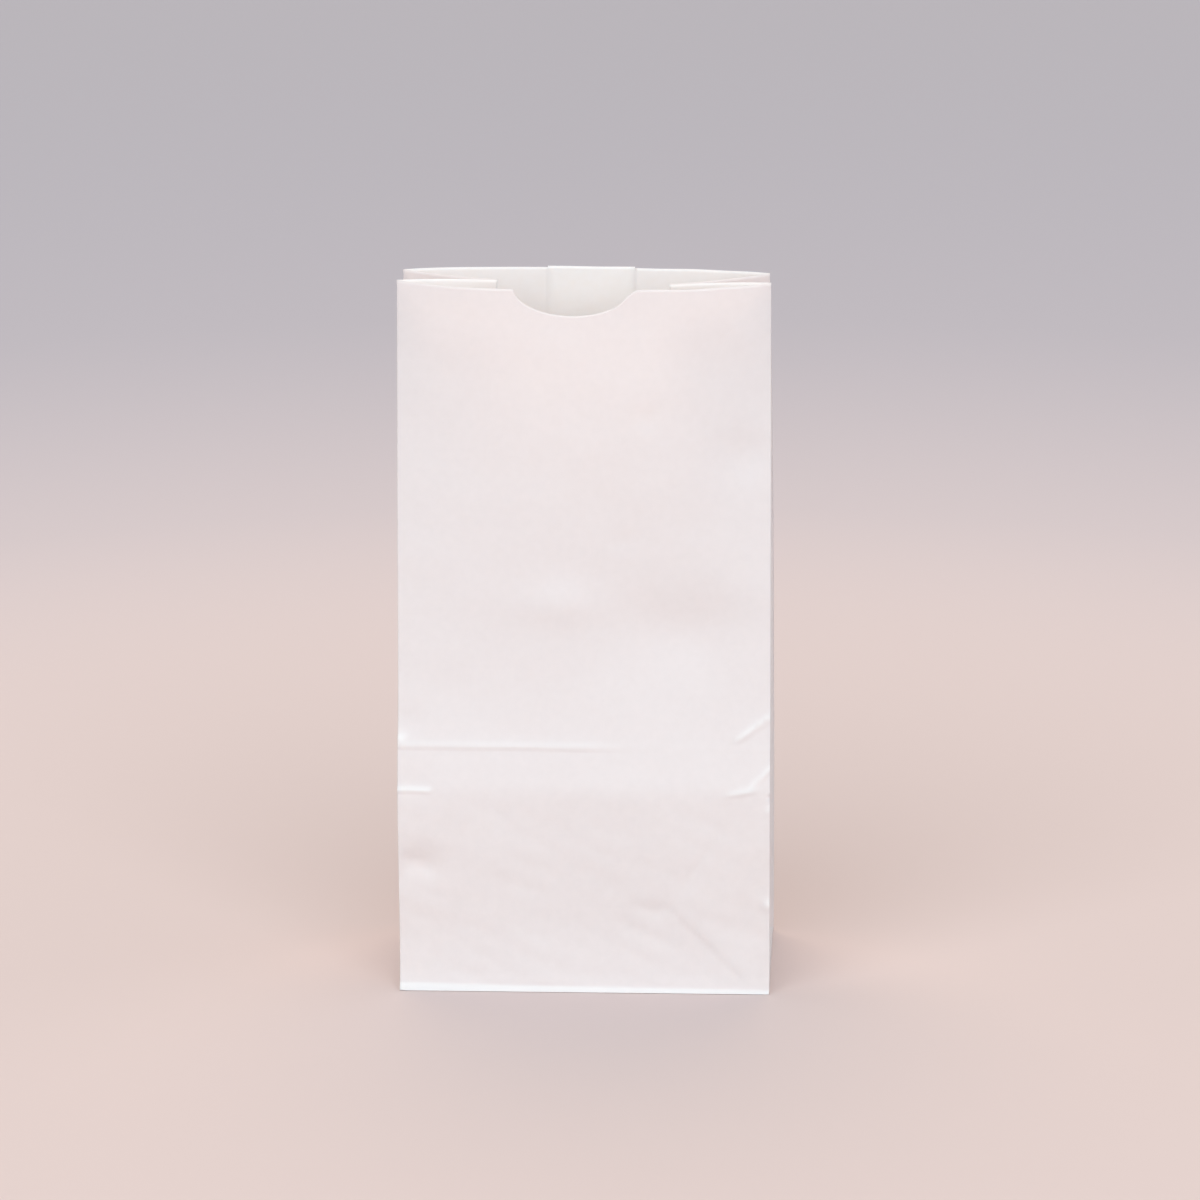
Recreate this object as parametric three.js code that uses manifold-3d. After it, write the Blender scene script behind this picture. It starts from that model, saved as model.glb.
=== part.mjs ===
// A flat-bottomed paper bakery bag with side gussets, standing with its mouth a little open.
// It is one folded and pasted sheet, so it is one solid of the paper's own thickness.
// Millimetres, +Z up. The origin is the middle of the bottom, and the front face looks along -Y.
import * as THREE from 'three';
import { mergeVertices } from 'three/addons/utils/BufferGeometryUtils.js';
import Module from 'manifold-3d';

const wasm = await Module();
wasm.setup();

// The folded sheet
const FACE_WIDTH = 108; // front and back panels, from fold to fold
const BOTTOM_DEPTH = 60; // the flat bottom, and each gusset laid flat
const WALL_HEIGHT = 207; // from the table to the mouth
const PAPER = 0.1; // one layer
const GUSSET_CROWN = 0.5; // half width of the rounded fold down the middle of a gusset

// The thumb notch in the front edge of the mouth
const NOTCH_WIDTH = 34;
const NOTCH_DEPTH = 7.8;
const NOTCH_SHIFT = -2.3; // left of the middle

// How far the mouth stands open, measured from the plane midway between front and back
const MOUTH_FRONT = 10.5; // both front corners
const MOUTH_BACK_LEFT = 8;
const MOUTH_BACK_RIGHT = 4.5;
const FRONT_BULGE = 10; // how far the front edge bows out past its corners
const BACK_BULGE = 6.5;
const FRONT_BULGE_FOOT = 112; // height at which each bulge begins, as a cone
const BACK_BULGE_FOOT = 92;
const BULGE_POWER = 4; // how square the bow is across the panel
const GUSSET_BELLY = 1.6; // how far the gusset halves bow at the mouth

// Creases across the front, left by the bottom when the bag was packed flat
const LOWER_CREASE = 60.5;
const UPPER_CREASE = 74;
const FOOT_LEAN = 0.018; // inward lean of the walls below the creases, per unit of height
const CREASE_LEAN = 0.2; // lean of the front between the two creases

// The pasted lap up the back, and the pasted flaps of the bottom
const SEAM_LEFT = -11.5; // cut edge that shows outside
const SEAM_RIGHT = 14; // cut edge that shows inside
const SEAM_RAMP = 2; // over which the under layer comes up to the face
const FLAP_LAP = 16; // how far the two bottom flaps overlap

// Facets
const PANEL_STEPS = 14;
const GUSSET_STEPS = 3; // in each half
const LEVEL_SPACING = 11;
const NOTCH_STEPS = 20;

const halfWidth = FACE_WIDTH / 2;
const halfDepth = BOTTOM_DEPTH / 2;
const floorLevel = 2 * PAPER; // two layers of flap lie under the floor of the bag

// Straight lines between [height, value] knots
function along(knots, z) {
  const upper = Math.max(1, knots.findIndex(([height]) => height >= z));
  const [z0, v0] = knots[upper - 1];
  const [z1, v1] = knots[upper];
  return THREE.MathUtils.mapLinear(z, z0, z1, v0, v1);
}

// How far a corner fold has moved inward from its place at the bottom
function frontTravel(z) {
  const atLower = LOWER_CREASE * FOOT_LEAN;
  const atUpper = atLower + (UPPER_CREASE - LOWER_CREASE) * CREASE_LEAN;
  return along([[0, 0], [LOWER_CREASE, atLower], [UPPER_CREASE, atUpper],
    [WALL_HEIGHT, halfDepth - MOUTH_FRONT]], z);
}

function backTravel(z, mouth) {
  return along([[0, 0], [LOWER_CREASE, LOWER_CREASE * FOOT_LEAN], [WALL_HEIGHT, halfDepth - mouth]], z);
}

// A panel's bulge is a cone that opens upward from a point on its middle line: zero outside the cone
function bulge(share, z, foot, size) {
  const open = (z - foot) / (WALL_HEIGHT - foot);
  if (open <= 0) return 0;
  const across = Math.min(1, Math.abs(share) / open);
  return size * open * (1 - across ** BULGE_POWER);
}

// A bowed panel of a fixed width draws its two corners together
function halfChord(z, foot, size) {
  const bow = bulge(0, z, foot, size);
  return halfWidth * (1 - (2 / 3) * (bow / halfWidth) ** 2);
}

function frontPoint(share, z) {
  const x = share * halfChord(z, FRONT_BULGE_FOOT, FRONT_BULGE);
  return new THREE.Vector2(x, frontTravel(z) - halfDepth - bulge(share, z, FRONT_BULGE_FOOT, FRONT_BULGE));
}

function backPoint(share, z) {
  const x = share * halfChord(z, BACK_BULGE_FOOT, BACK_BULGE);
  const mouth = THREE.MathUtils.mapLinear(share, -1, 1, MOUTH_BACK_LEFT, MOUTH_BACK_RIGHT);
  return new THREE.Vector2(x, halfDepth - backTravel(z, mouth) + bulge(share, z, BACK_BULGE_FOOT, BACK_BULGE));
}

// A gusset, from the front corner round its inward fold to the back corner. The two slanting creases of
// the foot rise at 45 degrees from the bottom corners and meet in the fold at half the bottom's depth.
// Each half keeps its real width, so the fold goes in as the two corners come together.
function gussetPoints(side, z) {
  const front = frontPoint(side, z);
  const back = backPoint(side, z);
  const slanting = Math.max(GUSSET_CROWN, Math.min(z, halfDepth - GUSSET_CROWN));
  const crown = halfDepth - slanting;
  const reach = Math.max(0, (back.y - front.y) / 2 - crown);
  const inward = Math.sqrt(Math.max(0, slanting ** 2 - reach ** 2));
  const middle = front.clone().add(back).multiplyScalar(0.5);
  const nearFold = new THREE.Vector2(middle.x - side * inward, middle.y - crown);
  const farFold = new THREE.Vector2(middle.x - side * inward, middle.y + crown);
  const belly = GUSSET_BELLY * Math.max(0, (z - halfDepth) / (WALL_HEIGHT - halfDepth));
  const points = [];
  for (let i = 1; i <= GUSSET_STEPS; i += 1) {
    const t = i / GUSSET_STEPS;
    const point = front.clone().lerp(nearFold, t);
    point.y += belly * Math.sin(Math.PI * t);
    points.push(point);
  }
  for (let i = 0; i < GUSSET_STEPS; i += 1) {
    const t = i / GUSSET_STEPS;
    const point = farFold.clone().lerp(back, t);
    point.y -= belly * Math.sin(Math.PI * t);
    points.push(point);
  }
  return points;
}

// One level of the bag's outline, anticlockwise from the front left corner. Each entry has its point and
// how many layers deep the outer and inner faces of the paper lie behind the outline there.
function outline(z) {
  const entries = [];
  const put = (point, outer = 0, inner = 1) => entries.push({ point, outer, inner });
  for (let i = 0; i <= PANEL_STEPS; i += 1) {
    put(frontPoint(THREE.MathUtils.mapLinear(i, 0, PANEL_STEPS, -1, 1), z));
  }
  gussetPoints(1, z).forEach((point) => put(point));
  const seamStart = SEAM_LEFT / halfWidth;
  const seamEnd = SEAM_RIGHT / halfWidth;
  const ramp = SEAM_RAMP / halfWidth;
  const edge = PAPER / 2 / halfWidth;
  const run = (from, to, steps, outer, inner) => {
    for (let i = 0; i < steps; i += 1) {
      put(backPoint(THREE.MathUtils.mapLinear(i, 0, steps, from, to), z), outer, inner);
    }
  };
  const sideSteps = Math.round(PANEL_STEPS / 3);
  run(1, seamEnd + edge, sideSteps, 0, 1);
  put(backPoint(seamEnd + edge, z), 0, 1);
  run(seamEnd - edge, seamStart + edge, sideSteps, 0, 2);
  put(backPoint(seamStart + edge, z), 0, 2);
  put(backPoint(seamStart - edge, z), 1, 2);
  run(seamStart - ramp, -1, sideSteps, 0, 1);
  put(backPoint(-1, z), 0, 1);
  gussetPoints(-1, z).reverse().forEach((point) => put(point));
  return entries;
}

// The outline moved inward by so many millimetres at each point, with mitred corners
function movedInward(entries, distanceOf) {
  return entries.map(({ point }, i) => {
    const last = entries[(i + entries.length - 1) % entries.length].point;
    const next = entries[(i + 1) % entries.length].point;
    const before = new THREE.Vector2(last.y - point.y, point.x - last.x).normalize();
    const after = new THREE.Vector2(point.y - next.y, next.x - point.x).normalize();
    const mitre = before.clone().add(after).divideScalar(1 + before.dot(after));
    return point.clone().addScaledVector(mitre, distanceOf(entries[i]));
  });
}

function ring(z, face, height) {
  const points = movedInward(outline(z), (entry) => entry[face] * PAPER);
  return points.map((p) => new THREE.Vector3(p.x, p.y, height));
}

// Heights of the rings: even steps, with one on each crease and one at the top of the foot creases
function levels() {
  const creases = [halfDepth, LOWER_CREASE, UPPER_CREASE, WALL_HEIGHT];
  const even = [];
  for (let z = LEVEL_SPACING; z < WALL_HEIGHT; z += LEVEL_SPACING) {
    if (creases.every((crease) => Math.abs(crease - z) > LEVEL_SPACING / 3)) even.push(z);
  }
  return [...even, ...creases].sort((a, b) => a - b);
}

// A closed mesh of the outer and inner rings, both listed upward from the floor. The two faces of the
// paper are split along the same diagonals, so they stay a paper's thickness apart. The cut edge of the
// mouth joins the last rings, and a fan to the middle closes each face at the floor.
function skin(outside, inside) {
  const count = outside[0].length;
  const middle = (points) => points.reduce((sum, p) => sum.add(p), new THREE.Vector3()).divideScalar(count);
  const points = [...outside.flat(), ...inside.flat(), middle(outside[0]), middle(inside[0])];
  const innerStart = outside.length * count;
  const rim = innerStart - count;
  const innerRim = 2 * innerStart - count;
  const outerMiddle = 2 * innerStart;
  const innerMiddle = outerMiddle + 1;
  const faces = [];
  for (let i = 0; i < count; i += 1) {
    const j = (i + 1) % count;
    for (let level = 0; level < rim; level += count) {
      const a = level + i;
      const b = level + j;
      faces.push(a, b, b + count, a, b + count, a + count);
      const c = a + innerStart;
      const d = b + innerStart;
      faces.push(c, d + count, d, c, c + count, d + count);
    }
    faces.push(rim + i, rim + j, innerRim + j, rim + i, innerRim + j, innerRim + i);
    faces.push(j, i, outerMiddle, innerStart + i, innerStart + j, innerMiddle);
  }
  const geometry = new THREE.BufferGeometry().setFromPoints(points);
  geometry.setIndex(faces);
  return geometry;
}

// A solid for cutting and joining, and back again
function toSolid(geometry) {
  const bare = geometry.clone();
  bare.deleteAttribute('normal');
  bare.deleteAttribute('uv');
  const merged = mergeVertices(bare, 1e-5);
  return new wasm.Manifold(new wasm.Mesh({
    numProp: 3,
    vertProperties: new Float32Array(merged.attributes.position.array),
    triVerts: new Uint32Array(merged.index.array),
  }));
}

function toGeometry(solid) {
  const mesh = solid.getMesh();
  const geometry = new THREE.BufferGeometry();
  geometry.setAttribute('position', new THREE.BufferAttribute(mesh.vertProperties, mesh.numProp));
  geometry.setIndex(new THREE.BufferAttribute(mesh.triVerts, 1));
  return geometry.toNonIndexed();
}

// The walls and floor
function walls() {
  const heights = levels();
  const outside = [ring(0, 'outer', floorLevel), ...heights.map((z) => ring(z, 'outer', z))];
  const inside = [ring(0, 'inner', floorLevel + PAPER), ...heights.map((z) => ring(z, 'inner', z))];
  return toSolid(skin(outside, inside));
}

// A die for the thumb notch, a half ellipse that passes through the front panel only
function notchDie() {
  const half = new THREE.Shape();
  half.absellipse(NOTCH_SHIFT, 0, NOTCH_WIDTH / 2, NOTCH_DEPTH, Math.PI, 2 * Math.PI);
  half.lineTo(NOTCH_SHIFT + NOTCH_WIDTH / 2, NOTCH_DEPTH);
  half.lineTo(NOTCH_SHIFT - NOTCH_WIDTH / 2, NOTCH_DEPTH);
  const geometry = new THREE.ExtrudeGeometry(half, {
    depth: BOTTOM_DEPTH, bevelEnabled: false, curveSegments: NOTCH_STEPS,
  });
  geometry.rotateX(Math.PI / 2);
  geometry.translate(0, 0, WALL_HEIGHT);
  return toSolid(geometry);
}

// Part of a bottom flap, between two distances from the middle line. Its ends are cut at 45 degrees,
// so it narrows away from its fold. The side is 1 for the back flap and -1 for the front one.
function flapPart(side, from, to, lowest, thickness) {
  const halfEnd = (y) => halfWidth - halfDepth + y;
  const shape = new THREE.Shape([
    new THREE.Vector2(-halfEnd(from), side * from),
    new THREE.Vector2(halfEnd(from), side * from),
    new THREE.Vector2(halfEnd(to), side * to),
    new THREE.Vector2(-halfEnd(to), side * to),
  ]);
  const geometry = new THREE.ExtrudeGeometry(shape, { depth: thickness, bevelEnabled: false });
  geometry.translate(0, 0, lowest);
  return toSolid(geometry);
}

// The front flap is pasted to the floor of the bag, and the back flap laps over it underneath
function bottomFlaps() {
  const fold = halfDepth - PAPER;
  const bond = PAPER / 2; // each layer is pasted into the one above it
  const front = flapPart(-1, -FLAP_LAP / 2, fold, PAPER, PAPER + bond);
  const back = flapPart(1, FLAP_LAP / 2 + PAPER, fold, PAPER, PAPER + bond);
  const lap = flapPart(1, -FLAP_LAP / 2, FLAP_LAP / 2 + 2 * PAPER, 0, PAPER + bond);
  return front.add(back).add(lap);
}

const white = new THREE.MeshStandardMaterial({ color: 0xf0e6e3, roughness: 0.7, metalness: 0 });

const bag = new THREE.Mesh(toGeometry(walls().subtract(notchDie()).add(bottomFlaps())), white);
bag.name = 'bag';

const group = new THREE.Group();
group.add(bag);

export default group;
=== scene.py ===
# A flat-bottomed white paper bag with side gussets and a thumb notch, standing with its mouth a
# little open on a pale seamless floor. The bag is one sheet, so it is one piece: a fine mesh of the
# folded sheet with the paper's own thickness and the creases of folding and packing.
# Lengths are millimetres up to the point where a mesh is made.
import math
from collections import namedtuple

import bpy
import numpy as np
from mathutils import Matrix, Vector


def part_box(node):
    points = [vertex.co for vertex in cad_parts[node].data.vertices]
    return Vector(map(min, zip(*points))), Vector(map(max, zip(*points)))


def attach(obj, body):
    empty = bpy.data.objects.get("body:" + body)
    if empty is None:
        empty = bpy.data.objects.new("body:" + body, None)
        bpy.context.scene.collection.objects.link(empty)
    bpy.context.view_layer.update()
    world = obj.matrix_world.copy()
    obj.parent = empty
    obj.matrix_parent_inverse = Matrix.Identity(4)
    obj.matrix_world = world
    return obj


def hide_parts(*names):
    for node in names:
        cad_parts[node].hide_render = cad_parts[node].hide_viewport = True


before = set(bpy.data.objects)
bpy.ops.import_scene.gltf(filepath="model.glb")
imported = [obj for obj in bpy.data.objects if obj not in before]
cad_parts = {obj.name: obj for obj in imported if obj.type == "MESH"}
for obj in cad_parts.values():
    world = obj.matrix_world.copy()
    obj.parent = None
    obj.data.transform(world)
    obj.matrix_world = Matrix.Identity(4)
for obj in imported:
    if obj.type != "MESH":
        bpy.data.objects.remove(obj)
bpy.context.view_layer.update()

MM = 0.001

# The folded sheet
bag_low, bag_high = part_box("bag")
HALF_WIDTH = (bag_high.x - bag_low.x) / 2 / MM
HALF_DEPTH = (bag_high.y - bag_low.y) / 2 / MM
WALL_HEIGHT = bag_high.z / MM
PAPER = 0.1
GUSSET_CROWN = 0.5  # half width of the rounded fold down the middle of a gusset
FOLD_RADIUS = 0.35
MOUTH_FOLD_RADIUS = 0.7  # the folds open out a little towards the mouth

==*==

■ **Short task**
Write out each line exactly as it appears, from the line with "const bag = new" up to and including the line with "cad_parts[node].hide_render = cad_parts[node].hide_viewport".

■ **The completed task**
const bag = new THREE.Mesh(toGeometry(walls().subtract(notchDie()).add(bottomFlaps())), white);
bag.name = 'bag';

const group = new THREE.Group();
group.add(bag);

export default group;
=== scene.py ===
# A flat-bottomed white paper bag with side gussets and a thumb notch, standing with its mouth a
# little open on a pale seamless floor. The bag is one sheet, so it is one piece: a fine mesh of the
# folded sheet with the paper's own thickness and the creases of folding and packing.
# Lengths are millimetres up to the point where a mesh is made.
import math
from collections import namedtuple

import bpy
import numpy as np
from mathutils import Matrix, Vector


def part_box(node):
    points = [vertex.co for vertex in cad_parts[node].data.vertices]
    return Vector(map(min, zip(*points))), Vector(map(max, zip(*points)))


def attach(obj, body):
    empty = bpy.data.objects.get("body:" + body)
    if empty is None:
        empty = bpy.data.objects.new("body:" + body, None)
        bpy.context.scene.collection.objects.link(empty)
    bpy.context.view_layer.update()
    world = obj.matrix_world.copy()
    obj.parent = empty
    obj.matrix_parent_inverse = Matrix.Identity(4)
    obj.matrix_world = world
    return obj


def hide_parts(*names):
    for node in names:
        cad_parts[node].hide_render = cad_parts[node].hide_viewport = True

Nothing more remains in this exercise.